AIM OF THE TASK
Return each line containing "that".

START DATA RECORDS

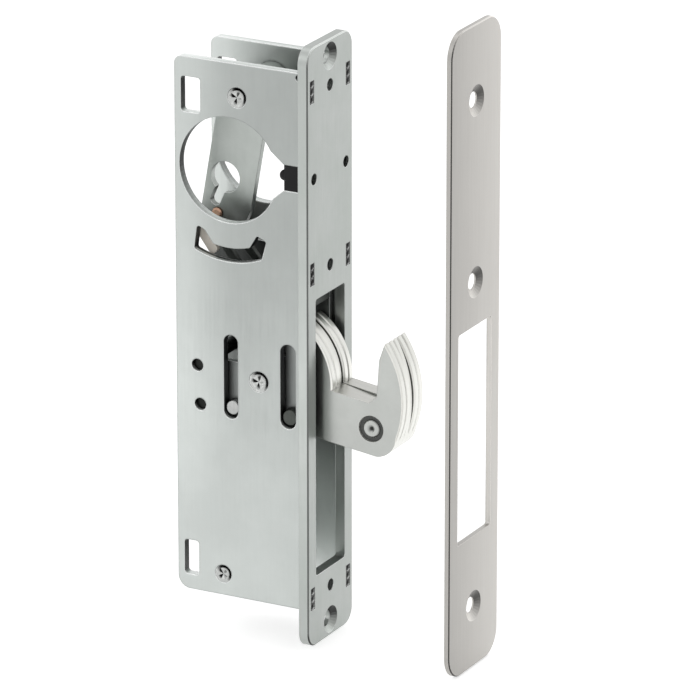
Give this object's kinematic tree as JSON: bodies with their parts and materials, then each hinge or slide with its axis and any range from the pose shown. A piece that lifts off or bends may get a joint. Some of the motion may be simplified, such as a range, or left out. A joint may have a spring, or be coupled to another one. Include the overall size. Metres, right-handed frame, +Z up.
{
  "type": "sliding patio door lock",
  "caption": "Narrow mortise lock for a sliding door, with a laminated hook that swings out of a slotted front plate, and a separate satin cover plate.",
  "frame": {"origin": "on the outer face of the front plate, in its middle, halfway between the two end screws", "axes": "+X out of the front of the lock towards the strike, +Z up the door's edge, +Y across the lock's thickness"},
  "size_m": [0.0839, 0.0286, 0.1794],
  "materials": {
    "zinc_plate": "zinc plated",
    "zinc_rivet": "zinc plated",
    "black_steel": "black oxide",
    "hook_steel": "bright stainless",
    "slide_steel": "zinc plated",
    "spring_steel": "oiled",
    "lever_steel": "zinc plated",
    "copper_rivet": "copper",
    "foot_plastic": "moulded",
    "satin_cover": "satin brushed"
  },
  "bodies": {
    "case": {"front_plate": "zinc_plate", "near_side_plate": "zinc_plate", "far_side_plate": "zinc_plate", "top_post": "zinc_rivet", "bottom_post": "zinc_rivet", "hook_pivot_pin": "zinc_rivet", "high_stop_pin": "black_steel", "low_stop_pin": "black_steel", "clamp_block": "black_steel", "near_lever_spacer": "lever_steel", "far_lever_spacer": "lever_steel", "return_spring": "spring_steel"},
    "hook": {"hook_ply_1": "hook_steel", "hook_ply_2": "hook_steel", "hook_ply_3": "hook_steel", "hook_ply_4": "hook_steel", "hook_ply_5": "hook_steel", "hook_rivet": "hook_steel", "near_hook_washer": "slide_steel", "far_hook_washer": "slide_steel"},
    "lift_slide": {"near_slide_plate": "slide_steel", "far_slide_plate": "slide_steel", "drive_pin": "slide_steel", "near_guide_stud": "slide_steel", "far_guide_stud": "slide_steel", "slide_crossbar": "slide_steel", "cam_plate": "slide_steel"},
    "key_lever": {"cam_lever": "lever_steel", "lever_rivet": "copper_rivet", "lever_pin": "lever_steel", "near_lever_foot": "foot_plastic", "far_lever_foot": "foot_plastic"},
    "near_screw": {"near_clamp_screw": "black_steel"},
    "far_screw": {"far_clamp_screw": "black_steel"},
    "cover": {"cover_plate": "satin_cover"}
  },
  "joints": [
    {"name": "hook_swing", "type": "hinge", "parent": "case", "child": "hook", "pos_m": [-0.0156, 0, -0.0105], "axis": [0, 1, 0], "range_deg": [0, 98]},
    {"name": "slide_lift", "type": "slide", "parent": "case", "child": "lift_slide", "axis": [0, 0, 1], "range_m": [0, 0.018], "stiffness_N_per_m": 400, "springref_m": -0.0125, "deforming": ["return_spring"]},
    {"name": "lever_turn", "type": "hinge", "parent": "case", "child": "key_lever", "pos_m": [-0.0218, 0, 0.0679], "axis": [0, -1, 0], "range_deg": [0, 23.5]},
    {"name": "near_clamp", "type": "slide", "parent": "case", "child": "near_screw", "axis": [-1, 0, 0], "range_m": [-0.0006, 0.0031]},
    {"name": "far_clamp", "type": "slide", "parent": "case", "child": "far_screw", "axis": [-1, 0, 0], "range_m": [-0.0006, 0.0031]},
    {"name": "cover_seat", "type": "slide", "parent": "case", "child": "cover", "axis": [-0.9991, 0, -0.0431], "range_m": [0, 0.0417]}
  ],
  "couplings": [
    {"joint": "slide_lift", "follows": "hook_swing", "m_per_rad": 0.010523},
    {"joint": "lever_turn", "follows": "hook_swing", "ratio": 0.2397}
  ]
}
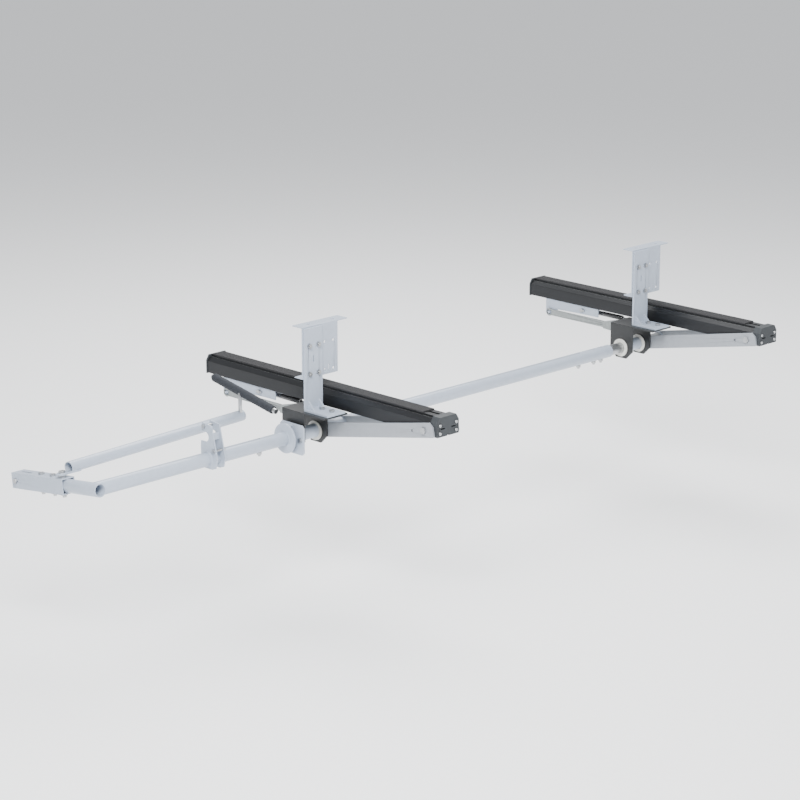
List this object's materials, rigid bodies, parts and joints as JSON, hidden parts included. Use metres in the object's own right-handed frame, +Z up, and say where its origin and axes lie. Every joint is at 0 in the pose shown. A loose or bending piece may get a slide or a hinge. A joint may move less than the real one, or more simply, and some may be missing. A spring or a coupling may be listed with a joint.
{
  "type": "drop-down ladder rack",
  "caption": "Roof-hung drop-down ladder rack: ribbed load beams on swing arms, joined by a torque tube turned by a folding crank handle.",
  "frame": {"origin": "centre of the rear unit's two roof bolt holes, on the top face of its flange", "axes": "+X along the beams to their outer ends, +Y along the torque tube to the front unit, +Z up"},
  "size_m": [1.026, 2.493, 0.4078],
  "materials": {
    "frame_white": "satin powder coat",
    "arm_grey": "satin",
    "black_plate": "satin",
    "beam_black": "black anodised",
    "cap_black": "textured",
    "strip_rubber": "ribbed",
    "zinc": "zinc plated",
    "link_zinc": "satin",
    "strut_black": "gloss",
    "strut_chrome": "polished",
    "bush_nylon": "natural",
    "foam": "matte foam"
  },
  "bodies": {
    "base": {"rear_plate_outer": "black_plate", "rear_plate_inner": "black_plate", "rear_saddle": "black_plate", "rear_bushes": "bush_nylon", "rear_strap": "frame_white", "rear_adapter": "frame_white", "rear_strap_bolts": "zinc", "rear_foot_bolts": "zinc", "rear_link_anchor": "link_zinc", "front_plate_outer": "black_plate", "front_plate_inner": "black_plate", "front_saddle": "black_plate", "front_bushes": "bush_nylon", "front_strap": "frame_white", "front_adapter": "frame_white", "front_strap_bolts": "zinc", "front_foot_bolts": "zinc", "front_link_anchor": "link_zinc"},
    "drive": {"torque_tube": "frame_white", "front_shaft": "zinc", "front_collar": "frame_white", "extension_tube": "frame_white", "clamp_bracket": "frame_white", "tube_bolts": "zinc", "cross_tube": "frame_white", "handle_channel": "frame_white", "channel_bolts": "zinc", "keeper_bracket": "frame_white", "keeper_bolts": "zinc", "rear_arm_near": "arm_grey", "rear_arm_far": "arm_grey", "rear_pivot_bolt": "zinc", "front_arm_near": "arm_grey", "front_arm_far": "arm_grey", "front_pivot_bolt": "zinc"},
    "lever": {"folding_lever": "frame_white", "grip_bar": "zinc", "foam_grip": "foam"},
    "rear_beam": {"rear_load_beam": "beam_black", "rear_rubber_strip": "strip_rubber", "rear_outer_cap": "cap_black", "rear_inner_cap": "cap_black", "rear_cap_screws": "zinc", "rear_tail_bracket": "frame_white"},
    "rear_link": {"rear_tail_link": "link_zinc"},
    "rear_strut": {"rear_strut_cylinder": "strut_black"},
    "rear_rod": {"rear_strut_rod": "strut_chrome"},
    "rear_wing": {"rear_wing_bolt": "zinc"},
    "front_beam": {"front_load_beam": "beam_black", "front_rubber_strip": "strip_rubber", "front_outer_cap": "cap_black", "front_inner_cap": "cap_black", "front_cap_screws": "zinc", "front_tail_bracket": "frame_white"},
    "front_link": {"front_tail_link": "link_zinc"},
    "front_strut": {"front_strut_cylinder": "strut_black"},
    "front_rod": {"front_strut_rod": "strut_chrome"},
    "front_wing": {"front_wing_bolt": "zinc"}
  },
  "joints": [
    {"name": "drive_turn", "type": "hinge", "parent": "base", "child": "drive", "pos_m": [-0.013, -0.14, -0.338], "axis": [0, 1, 0], "range_deg": [0, 30]},
    {"name": "lever_fold", "type": "hinge", "parent": "drive", "child": "lever", "pos_m": [-0.15676, -0.854, -0.35693], "axis": [-0.1305, 0, 0.9914], "range_deg": [0, 90]},
    {"name": "rear_beam_pivot", "type": "hinge", "parent": "drive", "child": "rear_beam", "pos_m": [0.442, 0.01, -0.246], "axis": [0, 1, 0], "range_deg": [-2.4, 0]},
    {"name": "rear_link_pivot", "type": "hinge", "parent": "base", "child": "rear_link", "pos_m": [-0.163, 0.01, -0.305], "axis": [0, 1, 0], "range_deg": [0, 39.5]},
    {"name": "rear_strut_pivot", "type": "hinge", "parent": "rear_beam", "child": "rear_strut", "pos_m": [-0.228, 0.01, -0.276], "axis": [0, 1, 0], "range_deg": [0, 3.4]},
    {"name": "rear_strut_slide", "type": "slide", "parent": "rear_strut", "child": "rear_rod", "axis": [1, 0, 0], "range_m": [-0.0282, 0]},
    {"name": "rear_wing_turn", "type": "hinge", "parent": "rear_beam", "child": "rear_wing", "pos_m": [-0.283, 0.01, -0.274], "axis": [0, 1, 0], "range_deg": [-90, 90]},
    {"name": "front_beam_pivot", "type": "hinge", "parent": "drive", "child": "front_beam", "pos_m": [0.442, 1.51, -0.246], "axis": [0, 1, 0], "range_deg": [-2.4, 0]},
    {"name": "front_link_pivot", "type": "hinge", "parent": "base", "child": "front_link", "pos_m": [-0.163, 1.51, -0.305], "axis": [0, 1, 0], "range_deg": [0, 39.5]},
    {"name": "front_strut_pivot", "type": "hinge", "parent": "front_beam", "child": "front_strut", "pos_m": [-0.228, 1.51, -0.276], "axis": [0, 1, 0], "range_deg": [0, 3.4]},
    {"name": "front_strut_slide", "type": "slide", "parent": "front_strut", "child": "front_rod", "axis": [1, 0, 0], "range_m": [-0.0282, 0]},
    {"name": "front_wing_turn", "type": "hinge", "parent": "front_beam", "child": "front_wing", "pos_m": [-0.283, 1.51, -0.274], "axis": [0, 1, 0], "range_deg": [-90, 90]}
  ],
  "couplings": [
    {"joint": "rear_beam_pivot", "follows": "drive_turn", "ratio": -0.0775},
    {"joint": "rear_link_pivot", "follows": "drive_turn", "ratio": 1.3123},
    {"joint": "rear_strut_pivot", "follows": "drive_turn", "ratio": 0.1092},
    {"joint": "rear_strut_slide", "follows": "drive_turn", "m_per_rad": -0.0534},
    {"joint": "front_beam_pivot", "follows": "drive_turn", "ratio": -0.0775},
    {"joint": "front_link_pivot", "follows": "drive_turn", "ratio": 1.3123},
    {"joint": "front_strut_pivot", "follows": "drive_turn", "ratio": 0.1092},
    {"joint": "front_strut_slide", "follows": "drive_turn", "m_per_rad": -0.0534}
  ]
}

END DATA RECORDS

FULL ANSWER
Give this object's kinematic tree as JSON: bodies with their parts and materials, then each hinge or slide with its axis and any range from the pose shown. A piece that lifts off or bends may get a joint. Some of the motion may be simplified, such as a range, or left out. A joint may have a spring, or be coupled to another one. Include the overall size. Metres, right-handed frame, +Z up.
  "caption": "Narrow mortise lock for a sliding door, with a laminated hook that swings out of a slotted front plate, and a separate satin cover plate.",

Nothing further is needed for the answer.